Im gonna try some MF pads with a rotary at the weekend. Will experiment and mix some 105 and D300, about 65/35 mixture in favour of the D300 - want see what kind of cut that baby can offer.


----------



## deegan1979 (Mar 6, 2012)

Lol there are 2 members viewing at the moment straingly neil a and neil b.
Bizzare


----------



## deegan1979 (Mar 6, 2012)

NeilA said:


> Im gonna try some MF pads with a rotary at the weekend. Will experiment and mix some 105 and D300, about 65/35 mixture in favour of the D300 - want see what kind of cut that baby can offer.


I tried 75% 105 & 25% ultimate compound on my da. That was nice


----------



## NeilA (May 7, 2013)

deegan1979 said:


> Lol there are 2 members viewing at the moment straingly neil a and neil b.
> Bizzare


LOL! My bloody laptop just died as I was typing out a response!! ARRGGGG!

205 on a rotary - 8 passes, slowest speed and slow movement. Light pressure for 4, no pressure for the other 4. Used on white hex pads and also my very underused and well under rated green hex pad :doublesho


----------



## NeilA (May 7, 2013)

deegan1979 said:


> I tried 75% 105 & 25% ultimate compound on my da. That was nice


ooohh. Looking forward to my crazy weekend ahead - love experimenting.


----------



## stangalang (Nov 27, 2009)

Technique wise I look for a certain consistency on the panel. Weather and car dependent it may need spreading for a few passes or just one at a very low speed. Move to about 900 rpm for a while until its oily then up to 1200 or even 1500 for as long as I can juggle it, don't know how many passes but will be maybe 5 minutes, then ease it back down. It's a slow steady process for proper finishing. I can run 85rd on a black pad for close to 15 minutes per set if "jewelling"


----------



## Dave KG (Feb 23, 2006)

stangalang said:


> Technique wise I look for a certain consistency on the panel. Weather and car dependent it may need spreading for a few passes or just one at a very low speed. Move to about 900 rpm for a while until its oily then up to 1200 or even 1500 for as long as I can juggle it, don't know how many passes but will be maybe 5 minutes, then ease it back down. It's a slow steady process for proper finishing.

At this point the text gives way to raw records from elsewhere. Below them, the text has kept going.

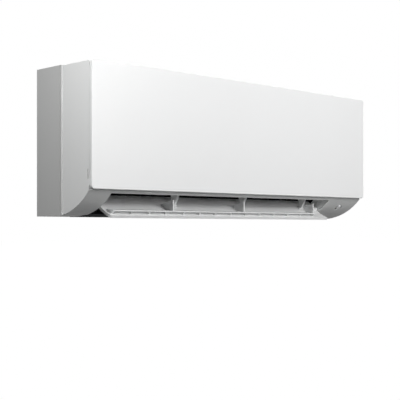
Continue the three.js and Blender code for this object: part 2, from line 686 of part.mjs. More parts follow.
// ---- Fan ----
const FAN_LEFT = DUCT_LEFT + 6;
const FAN_RIGHT = DUCT_RIGHT - 6;
const DISC_THICKNESS = 2.5;

function fanBlade(angle) {
  const twist = 14;
  const at = (radius, degrees) => {
    const turn = THREE.MathUtils.degToRad(degrees);
    return [radius * Math.cos(turn), radius * Math.sin(turn)];
  };
  return prism(outline([
    at(FAN_HUB_INNER, angle), at(FAN_RADIUS - 1, angle + twist),
    at(FAN_RADIUS - 1, angle + twist + 2), at(FAN_HUB_INNER, angle + 2.4),
  ]), FAN_LEFT, FAN_RIGHT);
}

function crossFlowFan() {
  const pitch = (FAN_RIGHT - FAN_LEFT - DISC_THICKNESS) / (FAN_DISCS - 1);
  const discs = [];
  for (let i = 0; i < FAN_DISCS; i += 1) {
    const left = FAN_LEFT + i * pitch;
    const disc = rodAlongX(left, left + DISC_THICKNESS, 0, 0, FAN_RADIUS, 26);
    const isEnd = i === 0 || i === FAN_DISCS - 1;
    discs.push(isEnd ? disc : cut(disc,
      rodAlongX(left - 1, left + DISC_THICKNESS + 1, 0, 0, FAN_HUB_INNER - 2, 26)));
  }
  const blades = [];
  for (let i = 0; i < BLADE_COUNT; i += 1) blades.push(fanBlade((i * 360) / BLADE_COUNT));
  const bosses = [[FAN_LEFT - 3, FAN_LEFT + 16], [FAN_RIGHT - 16, FAN_RIGHT + 3]];
  const bores = [[FAN_LEFT - 4, FAN_LEFT + 12], [FAN_RIGHT - 12, FAN_RIGHT + 4]];
  return cut(
    join(discs[0], ...discs.slice(1), ...blades,
      ...bosses.map(([a, b]) => rodAlongX(a, b, 0, 0, 10, 16))),
    ...bores.map(([a, b]) => rodAlongX(a, b, 0, 0, SHAFT_RADIUS + CLEAR, 16)),
  );
}

function ring(left, right, y, z, outer, inner, sides = 24) {
  return cut(
    rodAlongX(left, right, y, z, outer, sides),
    rodAlongX(left - 1, right + 1, y, z, inner, sides),
  );
}

function fanGroup() {
  const rotor = group([0, FAN_Y, FAN_Z]);
  piece('cross_flow_fan', crossFlowFan(), 'black', rotor);
  piece('fan_end_shaft', rodAlongX(DUCT_LEFT - 10, FAN_LEFT + 11, 0, 0, SHAFT_RADIUS), 'steel',
    rotor);
  piece('motor_shaft', rodAlongX(FAN_RIGHT - 11, MOTOR_LEFT + 8, 0, 0, SHAFT_RADIUS), 'steel',
    rotor);
  const ductFace = DUCT_LEFT - WALL;
  piece('fan_bearing', join(
    ring(ductFace - 6, DUCT_LEFT + 1, FAN_Y, FAN_Z, SLEEVE_RADIUS, SHAFT_RADIUS + CLEAR),
    ring(ductFace - 5, DUCT_LEFT, FAN_Y, FAN_Z, SEAL_RADIUS, SLEEVE_RADIUS - 1),
    ring(ductFace - 5, ductFace - CLEAR, FAN_Y, FAN_Z, SEAL_RADIUS + 4, SLEEVE_RADIUS - 1),
  ), 'rubber');
}

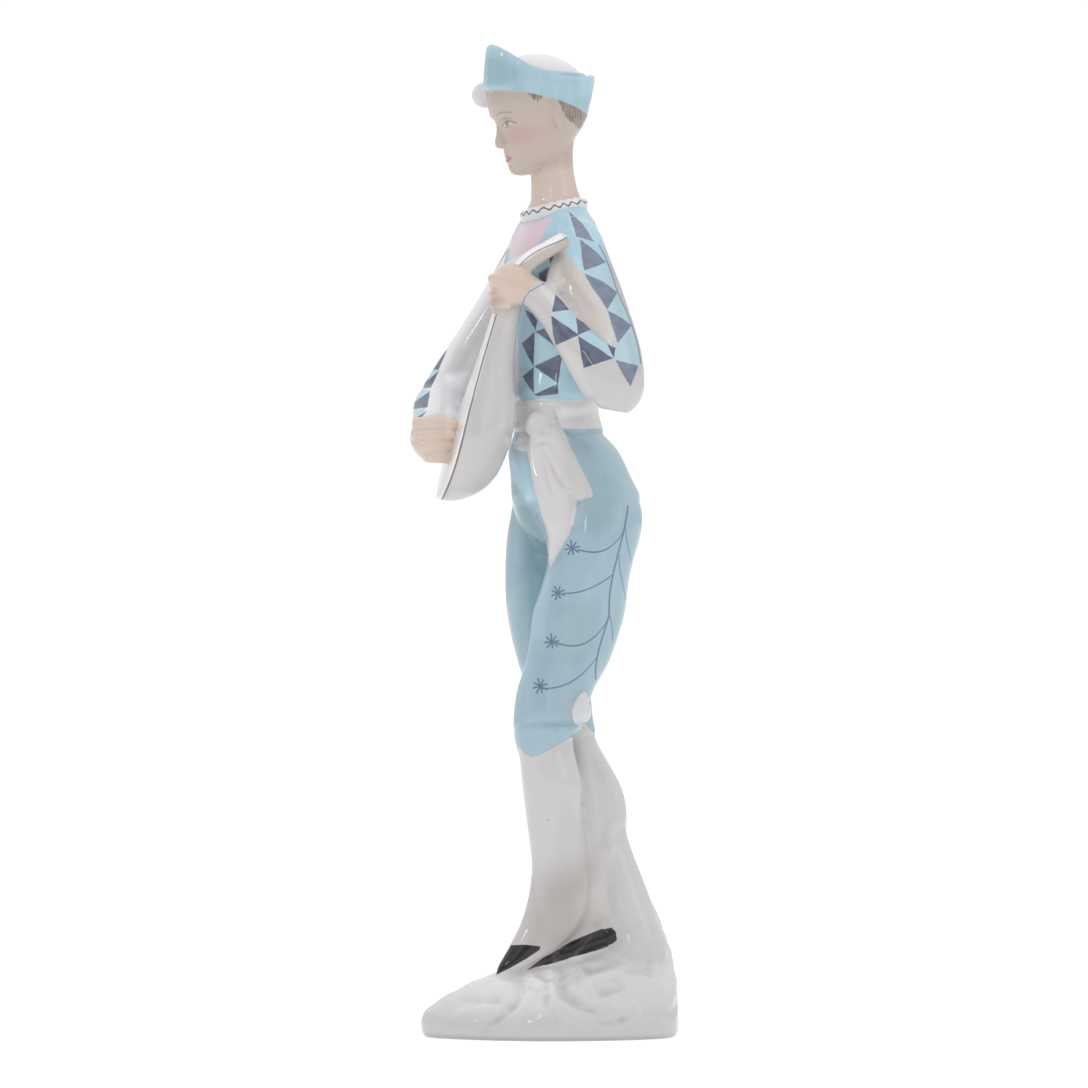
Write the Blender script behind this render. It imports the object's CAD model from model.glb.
import math
from functools import partial

import bpy
import numpy as np
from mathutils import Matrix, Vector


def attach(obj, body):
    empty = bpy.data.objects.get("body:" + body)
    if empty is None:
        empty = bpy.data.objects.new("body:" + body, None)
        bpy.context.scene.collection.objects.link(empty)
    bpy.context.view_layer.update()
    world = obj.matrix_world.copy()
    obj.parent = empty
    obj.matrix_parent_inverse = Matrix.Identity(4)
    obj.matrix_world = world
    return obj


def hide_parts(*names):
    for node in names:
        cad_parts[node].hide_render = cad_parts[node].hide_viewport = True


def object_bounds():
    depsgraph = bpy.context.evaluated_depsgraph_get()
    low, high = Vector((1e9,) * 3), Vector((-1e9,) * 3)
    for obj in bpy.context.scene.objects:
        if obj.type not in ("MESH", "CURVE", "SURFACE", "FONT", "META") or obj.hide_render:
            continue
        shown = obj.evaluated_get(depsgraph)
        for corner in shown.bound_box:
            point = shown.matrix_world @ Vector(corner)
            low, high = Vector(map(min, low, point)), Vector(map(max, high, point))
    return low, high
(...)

I can run 85rd on a black pad for close to 15 minutes per set if "jewelling"


This. :thumb:

Don't ever short set your finishing polishes - the likes of Menz 85RE do break down and benefit from longer working times in my experience especially on softer finishes that are less forgiving for getting the crystal sharp finish. Yes, 85RE will finish down hologram free with fairly short sets and if that is all you are after, you'll be pleased with it... but if you long set it, work it at 1200 - 1500rpm for a few minutes to really break the polish down and then jewel it, you can really enhance to overall *clarity* of the finish. There's a big difference between swirls and hologram free, and a jewelled to perfection finish


----------



## Strongey (Apr 16, 2013)

Dave KG said:


> This. :thumb:
> 
> Don't ever short set your finishing polishes - the likes of Menz 85RE do break down and benefit from longer working times in my experience especially on softer finishes that are less forgiving for getting the crystal sharp finish. Yes, 85RE will finish down hologram free with fairly short sets and if that is all you are after, you'll be pleased with it... but if you long set it, work it at 1200 - 1500rpm for a few minutes to really break the polish down and then jewel it, you can really enhance to overall *clarity* of the finish. There's a big difference between swirls and hologram free, and a jewelled to perfection finish


This again lol :thumb:


----------



## deegan1979 (Mar 6, 2012)

Dave KG said:


> This. :thumb:
> 
> Don't ever short set your finishing polishes - the likes of Menz 85RE do break down and benefit from longer working times in my experience especially on softer finishes that are less forgiving for getting the crystal sharp finish. Yes, 85RE will finish down hologram free with fairly short sets and if that is all you are after, you'll be pleased with it... but if you long set it, work it at 1200 - 1500rpm for a few minutes to really break the polish down and then jewel it, you can really enhance to overall *clarity* of the finish. There's a big difference between swirls and hologram free, and a jewelled to perfection finish


This is the answer description I was after thanks dave, work at moderate speed for a few minutes then drop to low speed for the rest of the time. Rather than working too long at higher speeds. This is where ive been going wrong as ive been working too long at higher speeds.


----------



## Porkypig (Jun 20, 2012)

Have a look at this 'paint jeweling' vid. I have followed this process in the past and it works a treat. :thumb:


----------



## NeilA (May 7, 2013)

similar to what I use.


----------



## deegan1979 (Mar 6, 2012)

Porkypig said:


> Have a look at this 'paint jeweling' vid. I have followed this process in the past and it works a treat. :thumb:
> 
> How to Jewel Paint using a Rotary Buffer - YouTube


That is a very good video and thanks for posting it.
Unfortunatly it has raised a few concerns with how im using my rotary.
First off, when he polishes in the first minute, he is moving the machine way way faster than me, ive been moving it about as slow as his jewelling possibly slower than that.
Plus if thats his polishing/refining he does at first , when using 203 after spreading I work it at high speeds for a good 5 or 6 passes before spending ages coming back down the speeds. He seemed to work it for a minute or so only.
Also the line of product he puts on the panel is way more than the 3 skittle sized drops I put on the pad.


----------